§ Exercise objective
Return the first line, the line containing "const SAME_POINT = 1e-4;", and every line between them, exactly as they stand.

§ Provided material
◆ ◆ ◆ ◆ ◆ ◆ ◆
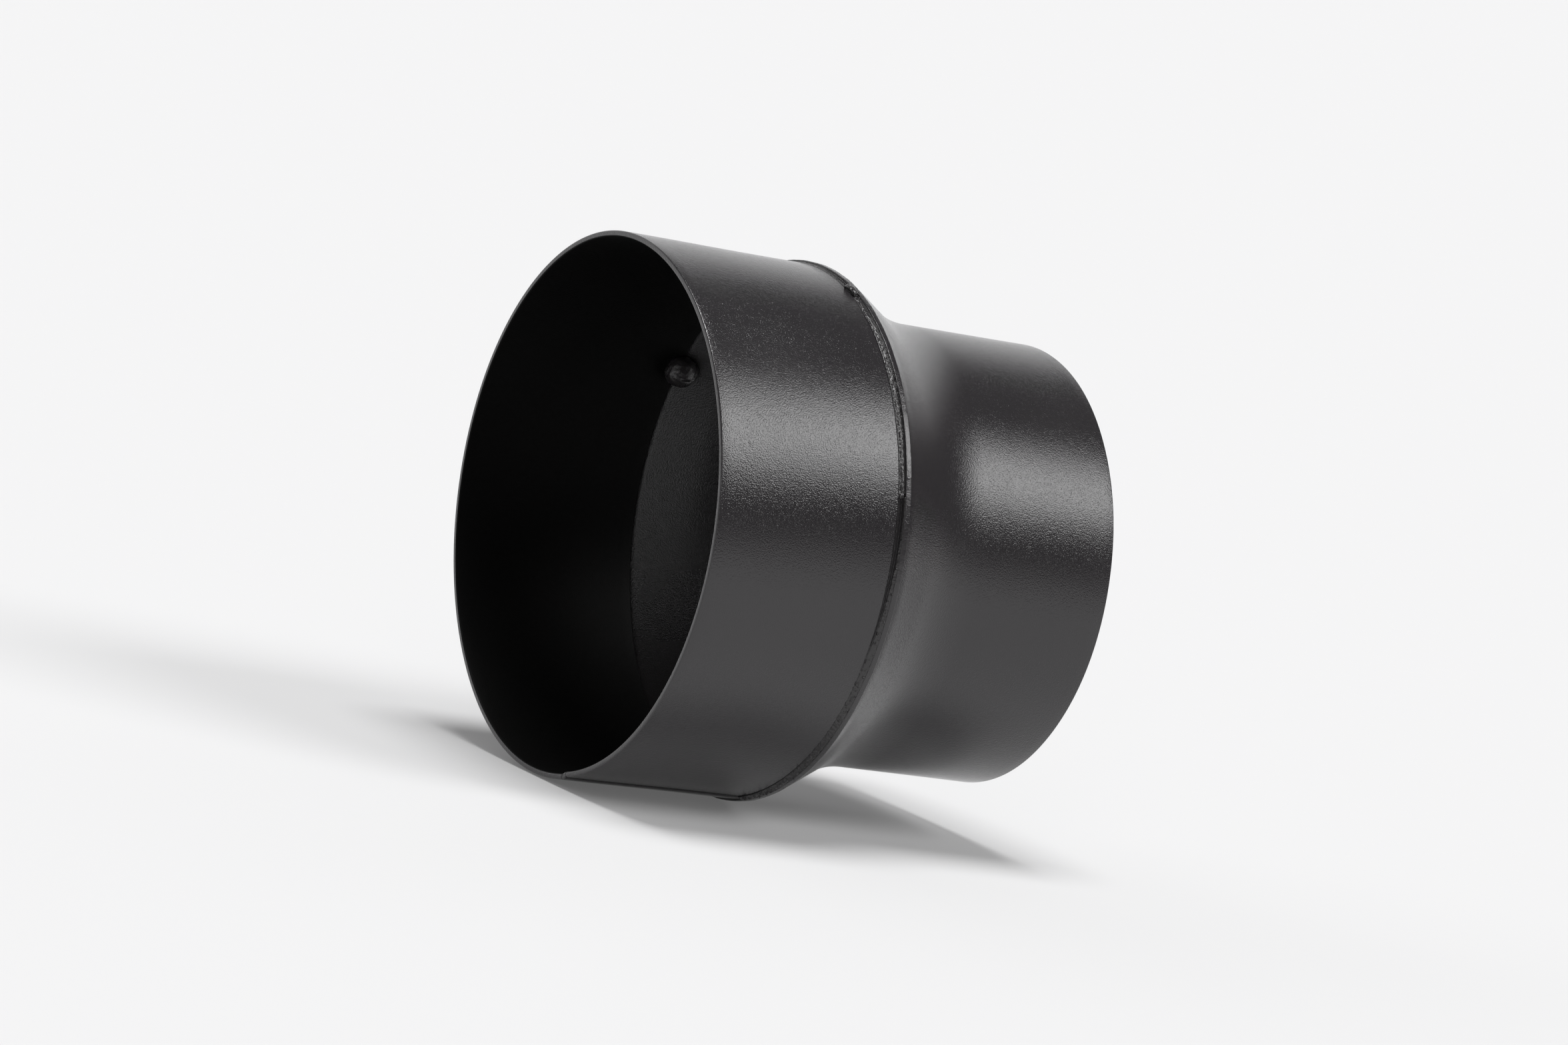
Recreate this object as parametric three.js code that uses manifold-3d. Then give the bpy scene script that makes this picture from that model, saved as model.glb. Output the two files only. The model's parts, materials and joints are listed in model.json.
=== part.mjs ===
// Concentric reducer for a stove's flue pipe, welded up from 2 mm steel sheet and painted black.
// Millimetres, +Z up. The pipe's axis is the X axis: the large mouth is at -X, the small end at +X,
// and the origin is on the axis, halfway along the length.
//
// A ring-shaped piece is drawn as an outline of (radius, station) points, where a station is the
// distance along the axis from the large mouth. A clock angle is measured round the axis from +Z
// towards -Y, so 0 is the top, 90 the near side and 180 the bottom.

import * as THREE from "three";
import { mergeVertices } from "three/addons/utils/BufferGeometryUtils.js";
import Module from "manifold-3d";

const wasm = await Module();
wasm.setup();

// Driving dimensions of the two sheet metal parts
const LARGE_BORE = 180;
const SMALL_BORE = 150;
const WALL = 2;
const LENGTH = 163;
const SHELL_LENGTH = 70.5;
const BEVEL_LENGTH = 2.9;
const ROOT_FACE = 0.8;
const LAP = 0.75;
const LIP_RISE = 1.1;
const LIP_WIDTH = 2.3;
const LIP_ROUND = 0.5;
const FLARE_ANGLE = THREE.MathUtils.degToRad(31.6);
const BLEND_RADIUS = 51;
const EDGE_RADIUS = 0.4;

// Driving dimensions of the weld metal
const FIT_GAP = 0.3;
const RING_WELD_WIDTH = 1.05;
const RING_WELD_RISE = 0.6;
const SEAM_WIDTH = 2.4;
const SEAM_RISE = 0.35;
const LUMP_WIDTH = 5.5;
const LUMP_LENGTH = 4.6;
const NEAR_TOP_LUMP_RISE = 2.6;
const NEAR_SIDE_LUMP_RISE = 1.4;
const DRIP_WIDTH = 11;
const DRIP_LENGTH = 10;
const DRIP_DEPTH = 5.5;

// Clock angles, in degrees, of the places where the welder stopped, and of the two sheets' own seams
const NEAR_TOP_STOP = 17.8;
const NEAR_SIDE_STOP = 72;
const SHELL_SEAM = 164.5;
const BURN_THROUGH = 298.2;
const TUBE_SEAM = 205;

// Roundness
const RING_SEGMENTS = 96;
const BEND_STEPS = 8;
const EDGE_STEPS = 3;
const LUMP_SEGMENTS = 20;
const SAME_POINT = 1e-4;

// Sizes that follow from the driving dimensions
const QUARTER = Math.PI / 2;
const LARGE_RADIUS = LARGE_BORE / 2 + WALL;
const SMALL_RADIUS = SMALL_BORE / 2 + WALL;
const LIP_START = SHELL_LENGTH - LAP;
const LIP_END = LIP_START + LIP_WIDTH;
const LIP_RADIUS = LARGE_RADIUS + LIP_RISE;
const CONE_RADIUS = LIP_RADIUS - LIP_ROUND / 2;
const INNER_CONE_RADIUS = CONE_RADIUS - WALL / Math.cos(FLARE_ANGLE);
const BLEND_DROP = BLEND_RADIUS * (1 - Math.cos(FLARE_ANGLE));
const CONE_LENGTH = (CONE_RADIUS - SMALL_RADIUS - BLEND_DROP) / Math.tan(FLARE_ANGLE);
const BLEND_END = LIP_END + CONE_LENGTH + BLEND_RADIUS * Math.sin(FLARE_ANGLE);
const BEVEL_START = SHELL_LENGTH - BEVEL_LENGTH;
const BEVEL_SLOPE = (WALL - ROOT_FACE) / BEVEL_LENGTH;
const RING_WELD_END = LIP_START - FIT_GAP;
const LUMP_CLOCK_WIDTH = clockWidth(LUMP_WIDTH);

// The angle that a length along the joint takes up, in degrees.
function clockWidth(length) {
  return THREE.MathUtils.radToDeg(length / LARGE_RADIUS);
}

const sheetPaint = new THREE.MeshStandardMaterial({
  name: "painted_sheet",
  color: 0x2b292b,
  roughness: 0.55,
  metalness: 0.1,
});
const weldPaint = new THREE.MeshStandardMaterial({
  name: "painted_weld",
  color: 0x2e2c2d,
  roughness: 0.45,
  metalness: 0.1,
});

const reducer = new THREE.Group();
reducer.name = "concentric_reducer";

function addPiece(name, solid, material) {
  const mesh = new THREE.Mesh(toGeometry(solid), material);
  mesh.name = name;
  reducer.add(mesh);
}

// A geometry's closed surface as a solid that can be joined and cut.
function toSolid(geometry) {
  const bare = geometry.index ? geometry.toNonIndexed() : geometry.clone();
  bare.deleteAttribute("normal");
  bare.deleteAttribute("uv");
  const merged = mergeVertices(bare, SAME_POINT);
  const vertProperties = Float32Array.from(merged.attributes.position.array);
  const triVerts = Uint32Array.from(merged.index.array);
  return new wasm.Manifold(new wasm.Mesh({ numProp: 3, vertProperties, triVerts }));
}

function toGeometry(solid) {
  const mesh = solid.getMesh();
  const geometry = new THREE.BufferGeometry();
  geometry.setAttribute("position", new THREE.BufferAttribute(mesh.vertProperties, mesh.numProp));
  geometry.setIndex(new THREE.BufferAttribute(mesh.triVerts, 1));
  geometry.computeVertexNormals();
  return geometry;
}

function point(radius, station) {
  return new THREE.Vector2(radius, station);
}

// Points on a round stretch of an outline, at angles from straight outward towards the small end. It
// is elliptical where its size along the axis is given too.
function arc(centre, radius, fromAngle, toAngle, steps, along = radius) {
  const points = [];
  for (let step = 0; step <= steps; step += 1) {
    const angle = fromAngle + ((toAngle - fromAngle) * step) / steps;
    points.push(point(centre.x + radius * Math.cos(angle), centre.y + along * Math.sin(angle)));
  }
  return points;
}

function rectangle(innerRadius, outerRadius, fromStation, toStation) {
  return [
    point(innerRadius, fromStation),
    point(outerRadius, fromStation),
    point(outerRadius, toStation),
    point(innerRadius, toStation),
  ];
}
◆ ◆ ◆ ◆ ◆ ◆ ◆
§ Worked solution
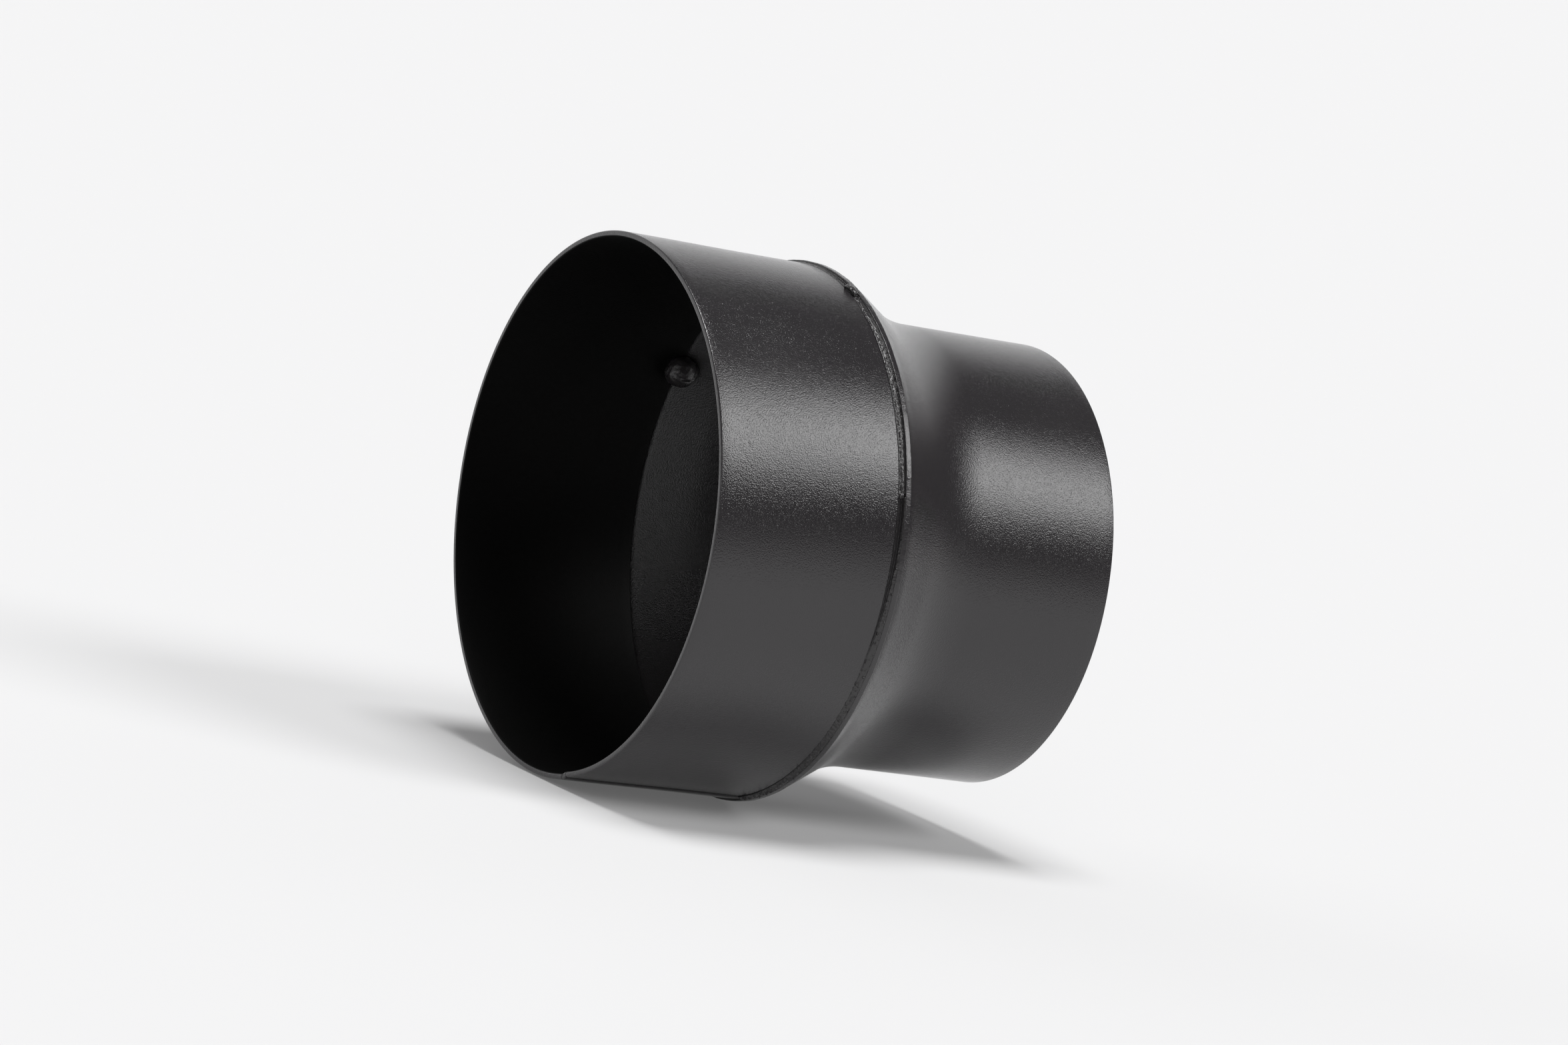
Recreate this object as parametric three.js code that uses manifold-3d. Then give the bpy scene script that makes this picture from that model, saved as model.glb. Output the two files only. The model's parts, materials and joints are listed in model.json.
=== part.mjs ===
// Concentric reducer for a stove's flue pipe, welded up from 2 mm steel sheet and painted black.
// Millimetres, +Z up. The pipe's axis is the X axis: the large mouth is at -X, the small end at +X,
// and the origin is on the axis, halfway along the length.
//
// A ring-shaped piece is drawn as an outline of (radius, station) points, where a station is the
// distance along the axis from the large mouth. A clock angle is measured round the axis from +Z
// towards -Y, so 0 is the top, 90 the near side and 180 the bottom.

import * as THREE from "three";
import { mergeVertices } from "three/addons/utils/BufferGeometryUtils.js";
import Module from "manifold-3d";

const wasm = await Module();
wasm.setup();

// Driving dimensions of the two sheet metal parts
const LARGE_BORE = 180;
const SMALL_BORE = 150;
const WALL = 2;
const LENGTH = 163;
const SHELL_LENGTH = 70.5;
const BEVEL_LENGTH = 2.9;
const ROOT_FACE = 0.8;
const LAP = 0.75;
const LIP_RISE = 1.1;
const LIP_WIDTH = 2.3;
const LIP_ROUND = 0.5;
const FLARE_ANGLE = THREE.MathUtils.degToRad(31.6);
const BLEND_RADIUS = 51;
const EDGE_RADIUS = 0.4;

// Driving dimensions of the weld metal
const FIT_GAP = 0.3;
const RING_WELD_WIDTH = 1.05;
const RING_WELD_RISE = 0.6;
const SEAM_WIDTH = 2.4;
const SEAM_RISE = 0.35;
const LUMP_WIDTH = 5.5;
const LUMP_LENGTH = 4.6;
const NEAR_TOP_LUMP_RISE = 2.6;
const NEAR_SIDE_LUMP_RISE = 1.4;
const DRIP_WIDTH = 11;
const DRIP_LENGTH = 10;
const DRIP_DEPTH = 5.5;

// Clock angles, in degrees, of the places where the welder stopped, and of the two sheets' own seams
const NEAR_TOP_STOP = 17.8;
const NEAR_SIDE_STOP = 72;
const SHELL_SEAM = 164.5;
const BURN_THROUGH = 298.2;
const TUBE_SEAM = 205;

// Roundness
const RING_SEGMENTS = 96;
const BEND_STEPS = 8;
const EDGE_STEPS = 3;
const LUMP_SEGMENTS = 20;
const SAME_POINT = 1e-4;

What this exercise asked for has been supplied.